Гюндероде же, хоть теперь и маскируясь, снова прибегает к мужской роли: полностью избежать повторения невозможно. Она снова «друг», как в бытность достопамятного Савиньи, и, совершая акт самоотречения, она пишет Крейцеру о себе в третьем лице:
«Друг снова навещал меня… Уверяю Вас, он всецело Вам предан. И чем только Вы так его приворожили? Что же до его жизни вообще, то я все более замечаю, что его героическая душа совершенно растворилась в любовной нежности и любовной тоске. Подобное состояние не на пользу человеку, который обречен на одиночество и, похоже, никогда не сможет соединиться с предметом своей любви».
Она заходит в этом самоотречении настолько далеко, что в стихотворении, слишком откровенно озаглавленном «Единственный», меняет заголовок:
ЕДИНСТВЕННАЯ
Лишь об ней душа томится,
И мечта летит, как птица,
С ней, что в снах ночных мне снится,
В поцелуе долгом слиться;
И одно мне наслажденье —
Эта радость сновиденья,
Эта сладость опьяненья.
Видно, жребий всех, кто любит,—
То рождать, что нас погубит.
Уже никаких шуток, никакой игры, иронии и самоиронии. Насквозь выдерживается тон глубокой, неотвратимой печали, иногда оттеняемой тонами умиротворенности, смирения, реже — страсти и желания, все чаще — отчаяния: «В душе моей мрак».

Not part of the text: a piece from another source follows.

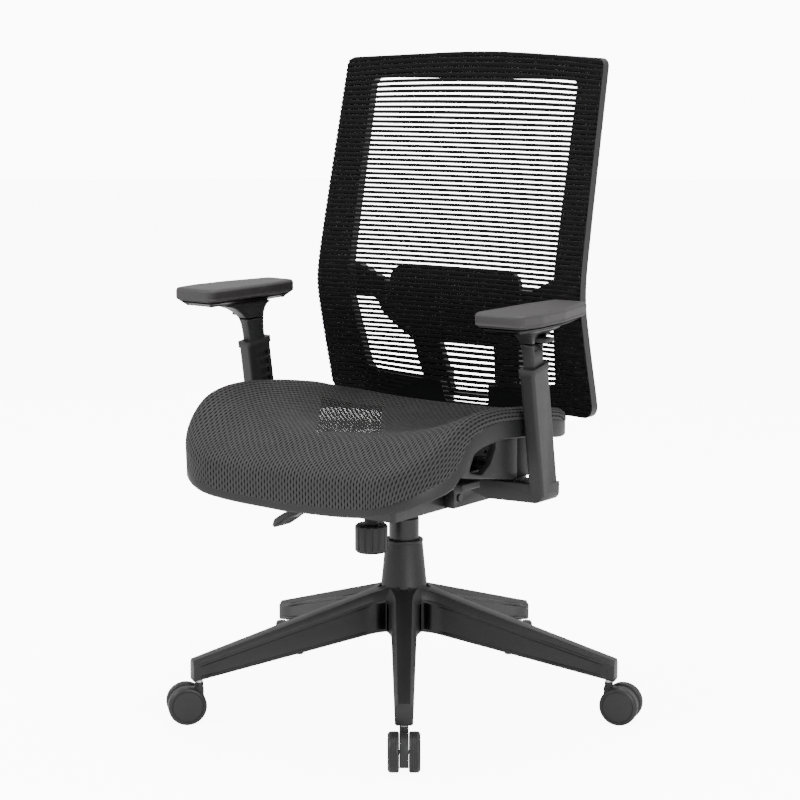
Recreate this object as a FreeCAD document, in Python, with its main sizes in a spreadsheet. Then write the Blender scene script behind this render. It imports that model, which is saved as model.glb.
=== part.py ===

Надежды им нет. Они это знают, опять забывают, вынуждены снова и снова вспоминать — невыносимое постоянное напряжение, напряжение на разрыв. Ловушка захлопывается над тремя людьми: окончательно решено, что «в жертву здесь приносятся двое, лишь потому, что они не вправе приносить в жертву третьего». «Лучше умереть, чем убить», — утешает себя Крейцер. Только умрет-то не он. Сублимируя свои «вожделения», он себя разделяет на человека внешнего и человека внутреннего: «Я как те деревянные фигурки силенов, что, сами будучи низменны, служат сосудами возвышенного духа, божественных образов…» Ей поручается головокружительный трюк — любить не его, таким, каков он есть, с его обычаями, с его манерами, а единственно то, что в нем прекрасно: сокрытый божественный образ, святыню души.